→ YOUR OBJECTIVE
Repeat exactly what appears from the opening line of the listing to the line with "# then turned", inclusive.

· · · · ·

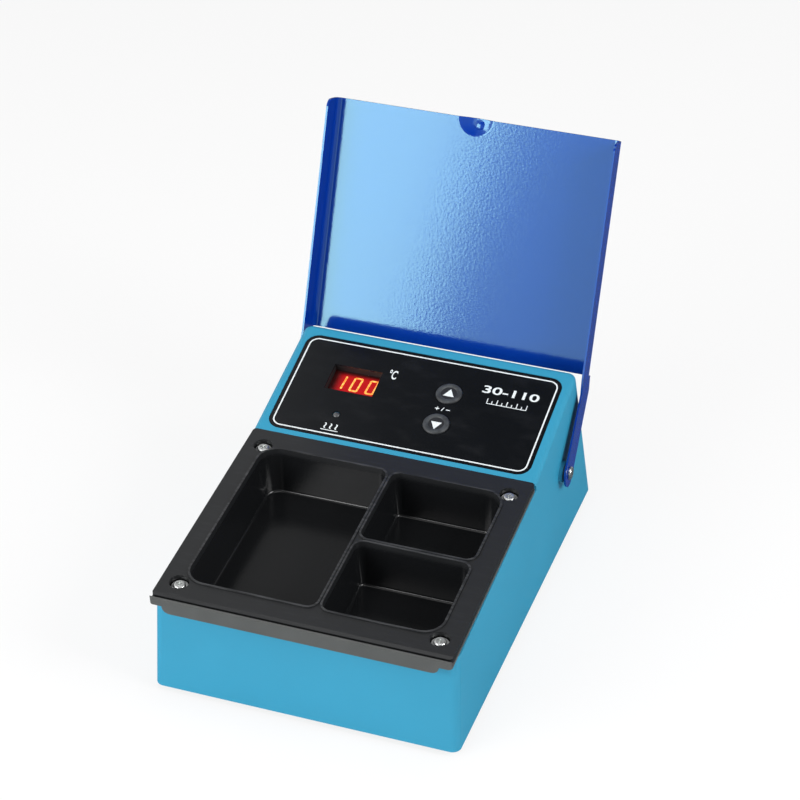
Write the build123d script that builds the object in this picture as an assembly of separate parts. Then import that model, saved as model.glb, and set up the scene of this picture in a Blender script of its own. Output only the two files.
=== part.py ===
from build123d import *
import math
import os

# Dental laboratory wax heater: a drafted plastic housing that holds a cast tray with
# three wells, a temperature controller under a sloping panel, and a hinged steel lid.
# Millimetres, +Z up, +X to the user's right, +Y to the back. While the pieces are made,
# y = 0 is the foot of the panel and z = 0 is the table. At the end everything is moved
# so that the origin is at the centre of the footprint. The lid is modelled closed and
# then turned about its rivets to where it rests open.

# ---- Overall sizes: the tray and the panel set the rest -------------------------------
tray_width = 150.0
tray_length = 132.0
tray_angle = 5.1
panel_length = 77.6
panel_angle = 14.8
panel_foot_height = 72.7
foot_height = 3.0
wall = 3.0
corner_radius = 4.5
panel_edge_radius = 3.0
panel_side_gap = 0.25
front_draft = 2.9
side_flare = 3.17
tray_overhang = 3.6
rear_slope = 28.05

# ---- Named clearances ----------------------------------------------------------------
slip = 0.15
screw_play = 0.05
running_play = 0.075
gap = 0.3
touch = 0.02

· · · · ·

→ RESULT
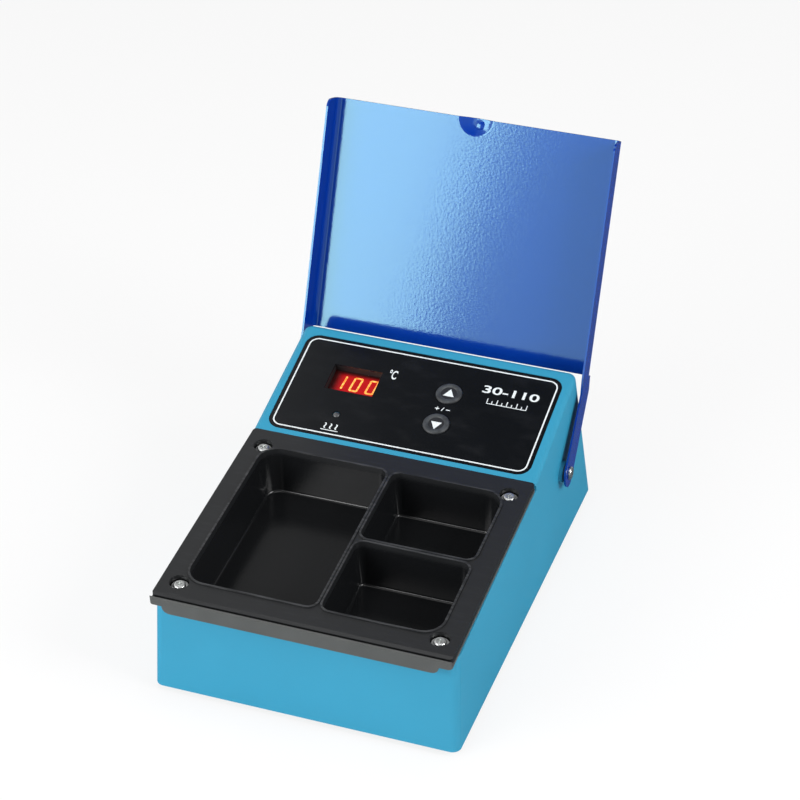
Write the build123d script that builds the object in this picture as an assembly of separate parts. Then import that model, saved as model.glb, and set up the scene of this picture in a Blender script of its own. Output only the two files.
=== part.py ===
from build123d import *
import math
import os

# Dental laboratory wax heater: a drafted plastic housing that holds a cast tray with
# three wells, a temperature controller under a sloping panel, and a hinged steel lid.
# Millimetres, +Z up, +X to the user's right, +Y to the back. While the pieces are made,
# y = 0 is the foot of the panel and z = 0 is the table. At the end everything is moved
# so that the origin is at the centre of the footprint. The lid is modelled closed and
# then turned about its rivets to where it rests open.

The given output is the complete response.